Conscious Little Rocks?

Kakutani (NYT) panned it, but Begley at the New York Observer said it was "lots of fun."  I thought, heh, I like Wolfe and count Bonfire of the Vanities and A Man in Full among my favorite novels, and so I gave I Am Charlotte Simmons a read.   Sadly, I wish I had waited until this 2 and a half-pound tome was on the remainder shelf.  Be warned, this review is a spoiler, if you’re planning on reading Wolfe’s book you might want to skip this entry. 

Charlotte Simmons, a precocious girl from the Allegeny mountains of North Carolina, goes to Dupont University, an amalgamation of universities that Wolfe built based on his visits to colleges across America.  Charlotte’s admitted to Dupont on full scholarship and oh so eager to engage the world of ideas. 

Her classmates at Dupont have other ideas for how to engage Charlotte.  Poor Charlotte, in addition to brains, her creator has endowed her with a great pair of legs.  She quickly gets noticed by one of the hottest guys at one of the coolest fraternities, Hoyt Thorpe.  She endears Jojo Johanssen, the only remaining white starter on Dupont’s basketball team in the French for jocks class. (She drops the class, but keeps Jojo in her orbit)  Oh, and of course Charlotte attracts the attention of Adam, tutor to the basketball gods, part time pizza delivery guy and oh yeah, aspiring member of the millennial mutants who are on the fast track to Rhodes scholarships and world domination.

Despite the mantra "I am Charlotte Simmons," conveniently given to Charlotte by mom, this novel is all about how she interacts with these guys and other unsavory students.  To save you the 676 pages, I’ll tell you that she gives it up for Hoyt, ditches the geek and lives happily ever after with Jojo–who under Charlotte’s spell–discovers a thing for academics. 

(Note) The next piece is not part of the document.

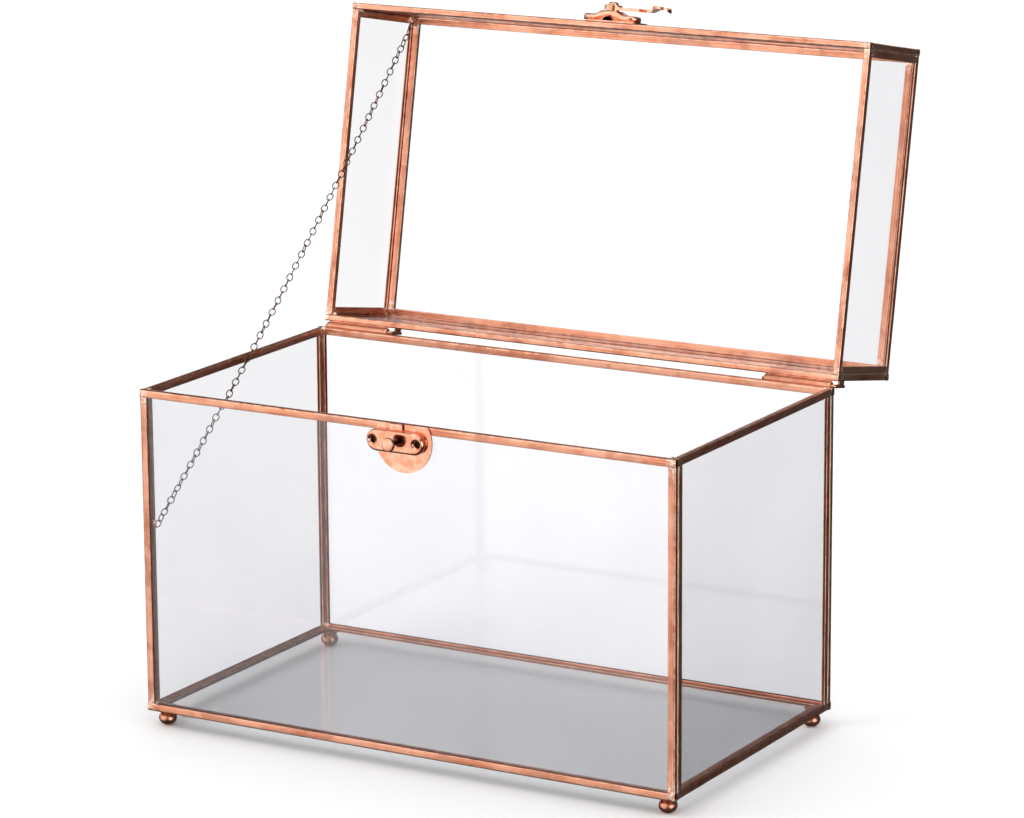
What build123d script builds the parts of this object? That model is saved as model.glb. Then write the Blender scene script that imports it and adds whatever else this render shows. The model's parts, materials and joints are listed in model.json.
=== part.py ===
"""Glass keepsake box for cards: flat glass panes in folded metal edging, a hinged glass lid held
open by a fine ring chain, a swing latch on the lid with its keeper on the front, and four ball feet.

Millimetres, +Z up. The box stands on z = 0 with its lid open against the chain. X runs along the
front, +Y points from the front to the hinges. The origin is midway along the width and midway
between the front of the knob and the back of the open lid, on the surface that the feet stand on.
"""
from build123d import *
import math
import os

# Overall sizes of the two glazed shells
box_width = 260.0
box_depth = 145.6
body_height = 144.0
lid_height = 52.3
lid_open_deg = 101.1
seat_gap = 0.2  # between the closed lid and the body

# Panes and their folded edging
glass_thickness = 2.0
edging_thickness = 3.0
edging_face = 3.4
edging_web = 0.6
glass_play = 0.06  # between a pane and the inside of its edging, on every side
edging_ease = 0.35  # rounding of the two long outer edges

# Feet
foot_height = 7.0
foot_radius = 4.6
foot_land_radius = 1.2
foot_inset = 6.3
foot_neck_radius = 2.85
foot_flare = 0.5  # how much wider the foot is where its ball ends and its collar starts

# Tube hinges along the back
hinge_tube_radius = 1.9
hinge_tube_length = 32.0
hinge_end_inset = 2.4
hinge_stand_off = 2.2  # axis behind the back face
hinge_drop = 0.3  # axis below the top of the body
rod_radius = 0.8
rod_play = 0.05
rod_end_gap = 0.5
rod_leg_length = 9.0
tube_seam_depth = 1.5
tube_seam_drop = 1.3  # middle of the tube's solder seam below its axis
rod_pad_start = 3.2  # how far up its leg the rod's solder begins
rod_pad_short = 0.2  # how far below the leg's end it stops

# Keeper on the body, latch on the lid
plate_length = 27.5
plate_width = 9.4
plate_rise = 2.8
sheet = 0.8
hole_spacing = 21.2
hole_radius = 1.6
countersink_radius = 2.4
countersink_depth = 0.6
arch_length = 11.5  # opening in the side of the raised plate
arch_height = 1.8
raised_length = 13.8
raised_ramp = 3.0
backplate_radius = 13.7
backplate_drop = 7.0  # centre of its disc below the top of the body
backplate_shift = 3.0  # its disc stands a little to the right of the fitting
backplate_thickness = 0.6
tab_width = 6.0
tab_height = 2.6
tab_thickness = 1.0
keeper_drop = 7.4  # knob below the top of the body
pivot_rise = 8.6  # latch pivot above the rim of the lid
knob_neck_radius = 1.3
knob_radius = 3.0
knob_head_height = 1.6
knob_play = 0.35  # between the head and the lever beneath it
bridge_rise = 4.6
rivet_radius = 1.2
rivet_head_radius = 2.2
rivet_head_height = 1.4
washer_radius = 2.7
washer_thickness = 0.3
pivot_play = 0.05
lever_hub_radius = 4.0
lever_hub_height = 2.15
lever_sheet = 1.3
lever_length = 28.6
lever_arm_width = 6.4
lever_waist_width = 5.0  # between the notch and the tab
lever_tab_radius = 4.3
lever_tab_thickness = 1.0
lever_bend_gap = 2.4  # between the notch's middle and the start of the curl
lever_curl = 1.5  # how far the curl rises
notch_play = 0.45

# Ring chain between the two shells
ring_radius = 1.55
wire_radius = 0.28
ring_play = 0.05  # least gap between two linked wires
chain_wall_gap = 0.12
chain_sag = 4.0
eye_height = 85.0  # lower eye above the bottom rim of the body
eye_inset = 3.4  # both eyes from the inside of the front edging
lid_eye_drop = 3.4  # upper eye below the edging of the roof
solder_dot = 0.95
lower_pairs = 16  # pairs of rings that swing down from the lower eye
run_pairs = 4  # pairs of rings that cross the bottom of the loop when the lid is shut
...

If this book had a silver lining for me, it’s in "sarc 3," swimmies and "the conscious little rock."  I’ll take each in turn.   Sarc is short for sarcasm–Wolfe, with the help of his college age kids, took the full course–here’s an excerpt:

"They chattered away.  Charlotte tried 
to tune out, but she heard Erica saying,
"That's not Sarc Three, Bev, that's only
Sarc Two.  I mean, it's almost as obvious
as Sarc One.  I can't believe they let
you out of Groton without passing Sarc.
Sarc One is when I look at you and say,
'Ohmygod, a cerise shirt.  Cerise is
such an in color this year.'  That's
just ordinary intentionally obvious
sarcasm, Okay?"

Swimmies?  The guys with high grade point averages who keep the basketball team afloat.   And last, but not least, is Wolfe’s interest in neuroscience.  He begins the novel with an experiment,  for which the scientist, Victor Starling, won a fictional prize.  Starling took the amygdalas out of cats, and the cats just couldn’t keep their paws off one another.  Readers are treated to a more highbrow explanation in Charlotte’s neuroscience class:

"’Let’s say you pick up a rock and throw it.  And in mid-flight you give that rock consciousness and a rational mind.  That little rock will think it has free will and will give you a highly rational account of why it has decided to take the route it’s taking.’  So later on we will get to the conscious little rock,’ and you will be able to decide for yourself: ‘Am I really merely . . . a conscious little rock?  The answer, incidentally, has implications of incalculable importance for the Homo sapiens’ conception of itself and for the history of the twenty-first century."

So while I can’t say I liked Charlotte, or any of the book’s characters very much, I took a short course in sarcasm, picked up a good metaphor (swimmies) and got an intro to neuroscience.  Not bad for a conscious little rock.  (I think that’s Sarc 3, in case you were wondering.)